On the other, a data free-for-all creates risk—not only of data leaks with regulatory penalties, but also of inefficiency, as the same work and assets may be duplicated across the organization. So how do you strike the right balance between playing offense and defense with data? As with most things in life, the answer is somewhere in the middle. A modern data catalog, which promotes both governance and access, can aid in many of the tasks required of today’s CDO.
Although the exact list of CDO responsibilities varies dramatically between organizations and industries, the five duties highlighted below are common across the board:
Many businesses view data as a cost center. It’s expensive to collect and maintain, so unless it drives business actions that generate revenue, it drags on the bottom line. Data creates value when it informs decisions by businesspeople. Because of their domain knowledge and business expertise, these individuals understand what data is important and how it impacts the business. Unfortunately, connecting businesspeople’s expertise with data has historically been difficult because they are not involved in the data management process.
A data catalog enables these individuals to answer questions and provide commentary on the data assets with which they’re most familiar. Their input can help data teams prioritize which assets to develop further and prevent a mismatch between actual business data needs and what data teams assume the business needs. By bringing domain experts directly to the data, a catalog reduces the cycle time for data projects and enables businesspeople to identify new opportunities from the data more rapidly, spurring innovation and creating more business value.
Many companies have tasked their CDOs with enabling business users to perform their own analytics. Even when users are well versed in their preferred business intelligence (BI) tool, however, finding and accessing the right data assets continues to represent a key hurdle.
CDOs can leverage data catalogs to connect people to the right data for a given task. In the same way a card catalog indexes all books and periodicals in a library, a data catalog indexes all data throughout the enterprise. This makes it easier for businesspeople to find the right data, understand its meaning, send questions to the owner, and read comments and observations about the data from people who previously used it.
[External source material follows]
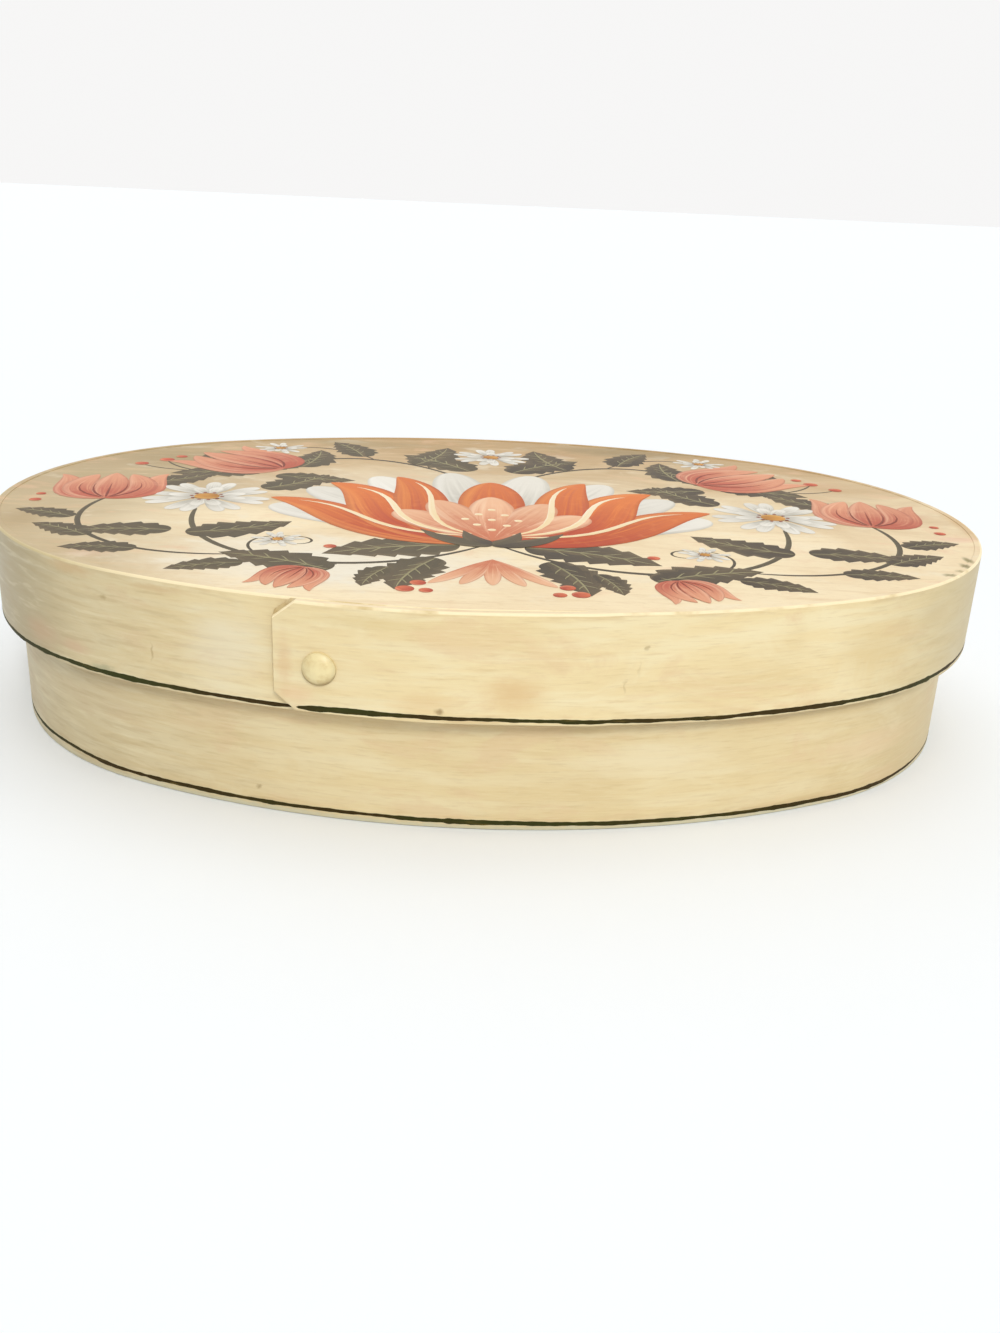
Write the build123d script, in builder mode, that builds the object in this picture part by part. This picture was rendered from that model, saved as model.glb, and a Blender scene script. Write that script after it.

This ability to “browse” for data and gauge its fitness empowers users to truly serve themselves. Viewed from that perspective, the most important feature of a data catalog is a search bar. This enables business users to search for data assets using keywords and text (i.e., natural language). A search bar is an ideal interface for business users with limited or no technical knowledge. It makes the process of looking for data assets as familiar as shopping on Amazon.
A perennial headache for CDOs is the continued proliferation of data silos. Different lines of business or function within the organization often maintain their own data environments, creating insular bubbles. In a siloed data landscape, incongruent terms and definitions proliferate. The same business metrics may have different values depending on which team you ask. Furthermore, groups operating in a silo are unable to benefit from the data, insights, and expertise of other teams. Without interaction, no opportunity exists for synergy.
An enterprise data catalog contains listings of data assets from across the entire organization. Depending on data access controls, business users can discover tables from multiple lines of business. In addition, data curators can certify data sets and metrics within the data catalog so all business users use data in a consistent manner.
Even as CDOs have taken on other tasks, maintaining the privacy of sensitive data has remained a key responsibility. A large part of protecting data involves regulating access. Not everyone should be able to see or use all of an organization’s data. As an example, there are legitimate reasons that particular roles might need to view employee social security numbers, but in general, the fewer, the better.
Through serving as a centralized conduit for discovering and requesting access to data, a data catalog provides CDOs and their data governance teams with information and metadata to determine which people should see and access what data. Furthermore, many data catalogs can automatically flag sensitive data during their initial survey of company data assets, allowing governance teams to proactively create access protocols for those tables.
Finally, CDOs are often accountable for maintaining and improving data quality. As the volume of data assets under management has increased, data teams have struggled to keep up. This has led to mistrust of data as businesspeople find errors in their reports and dashboards over and over again.
A data catalog, though not itself a data quality tool, helps in two ways. Integrations with dedicated data quality platforms allow data catalog search functions to surface higher quality data first. Data catalogs can promote those assets with high scores for key data quality indicators. Even without integration, usage metrics and company certifications can guide catalog users to the highest quality versions of different data assets.
Moreover, analysis of usage metrics can help beleaguered data teams prioritize their efforts, showing them which tables to focus their data quality efforts on.
Beyond the concrete implementation of a data strategy, CDOs often have to foster a data culture. In practice this means increasing the reliance on and understanding of data at every level of the organization. This begins with education, knowledge sharing, and promoting data literacy. A data catalog that captures tribal knowledge about specific assets will empower data newcomers with crucial context about an asset’s origin, use cases, and best practices. Wiki-like articles, in which subject-matter experts add their advice on how to best leverage an asset, will help less technical users leverage data wisely.
At the same time, it brings a wide swath of stakeholders together. Businesspeople, data analysts, data stewards, data scientists, and IT debuggers, along with many other personas, can all use the same enterprise data catalog. Although many of these roles might never otherwise interact, within a catalog platform they can learn from one another and build a data culture.
Ultimately, however, the success or failure of a CDO depends not on how well they execute a data strategy or create a data culture, but rather on the impact those interventions have on the business as a whole.
CDOs must demonstrate a return on investment in data. CDOs that can prove their value to the business are more likely to outlast the historically short tenures which have plagued this role over time. To truly succeed (and increase investment in the data department), CDOs must link their own efforts to revenue opportunities, loss avoidance, and threat elimination. Those who can link top to bottom-line revenue not only prove their impact, they build credibility for the entire data operation.